SOURCE MATERIAL -
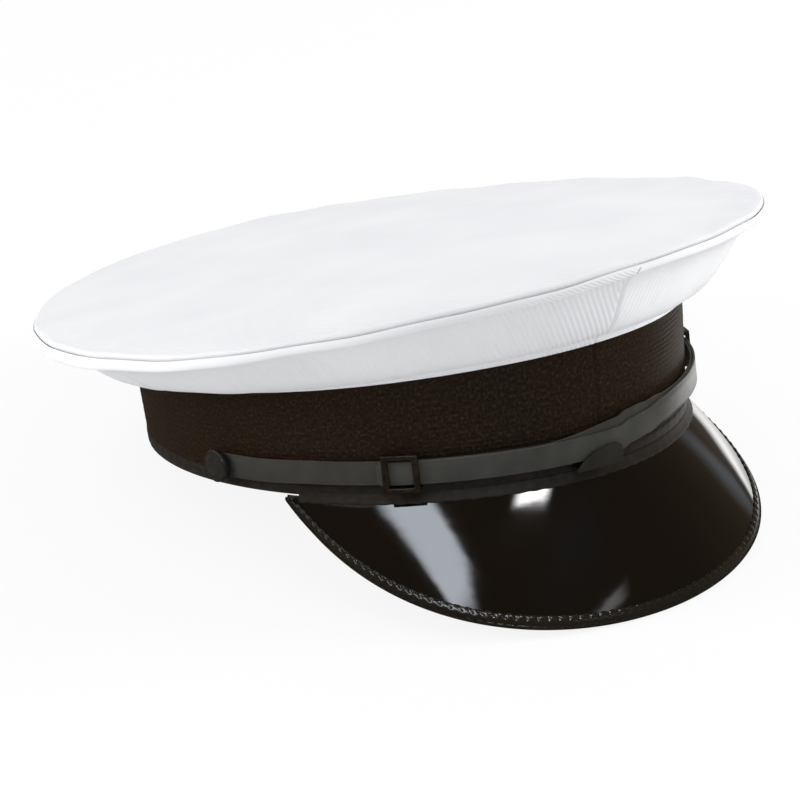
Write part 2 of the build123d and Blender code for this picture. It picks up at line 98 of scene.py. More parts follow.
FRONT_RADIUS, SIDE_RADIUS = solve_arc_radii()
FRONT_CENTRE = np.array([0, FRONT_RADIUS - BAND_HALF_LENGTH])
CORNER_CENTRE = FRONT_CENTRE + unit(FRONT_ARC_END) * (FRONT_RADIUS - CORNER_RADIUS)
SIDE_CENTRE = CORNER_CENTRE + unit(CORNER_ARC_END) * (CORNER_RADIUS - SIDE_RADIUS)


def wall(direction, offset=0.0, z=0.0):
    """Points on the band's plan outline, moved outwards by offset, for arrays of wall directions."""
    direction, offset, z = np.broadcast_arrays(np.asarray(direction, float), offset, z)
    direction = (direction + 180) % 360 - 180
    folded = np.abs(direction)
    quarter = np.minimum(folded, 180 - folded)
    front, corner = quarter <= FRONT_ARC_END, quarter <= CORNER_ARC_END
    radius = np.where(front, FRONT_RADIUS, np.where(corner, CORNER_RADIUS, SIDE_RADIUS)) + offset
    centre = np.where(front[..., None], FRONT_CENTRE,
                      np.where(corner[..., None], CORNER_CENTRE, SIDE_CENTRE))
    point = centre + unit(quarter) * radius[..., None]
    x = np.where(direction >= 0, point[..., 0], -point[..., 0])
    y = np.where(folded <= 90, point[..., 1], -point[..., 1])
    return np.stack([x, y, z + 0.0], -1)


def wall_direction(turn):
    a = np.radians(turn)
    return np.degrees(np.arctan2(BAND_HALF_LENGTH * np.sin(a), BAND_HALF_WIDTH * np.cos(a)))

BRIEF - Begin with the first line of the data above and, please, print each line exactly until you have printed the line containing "SIDE_CENTRE = CORNER_CENTRE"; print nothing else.

TASK RESULT -
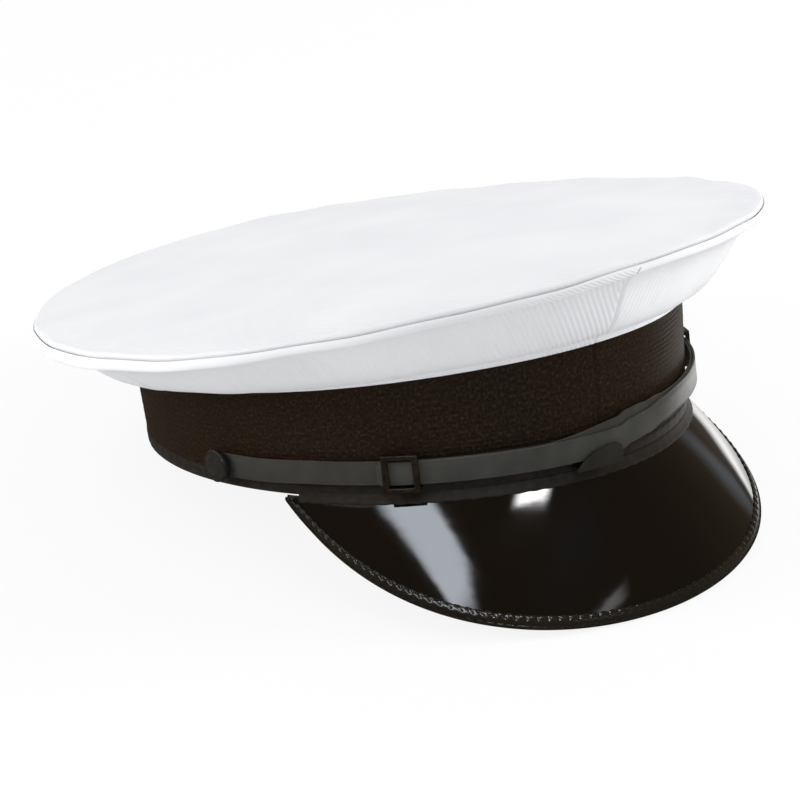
Write part 2 of the build123d and Blender code for this picture. It picks up at line 98 of scene.py. More parts follow.
FRONT_RADIUS, SIDE_RADIUS = solve_arc_radii()
FRONT_CENTRE = np.array([0, FRONT_RADIUS - BAND_HALF_LENGTH])
CORNER_CENTRE = FRONT_CENTRE + unit(FRONT_ARC_END) * (FRONT_RADIUS - CORNER_RADIUS)
SIDE_CENTRE = CORNER_CENTRE + unit(CORNER_ARC_END) * (CORNER_RADIUS - SIDE_RADIUS)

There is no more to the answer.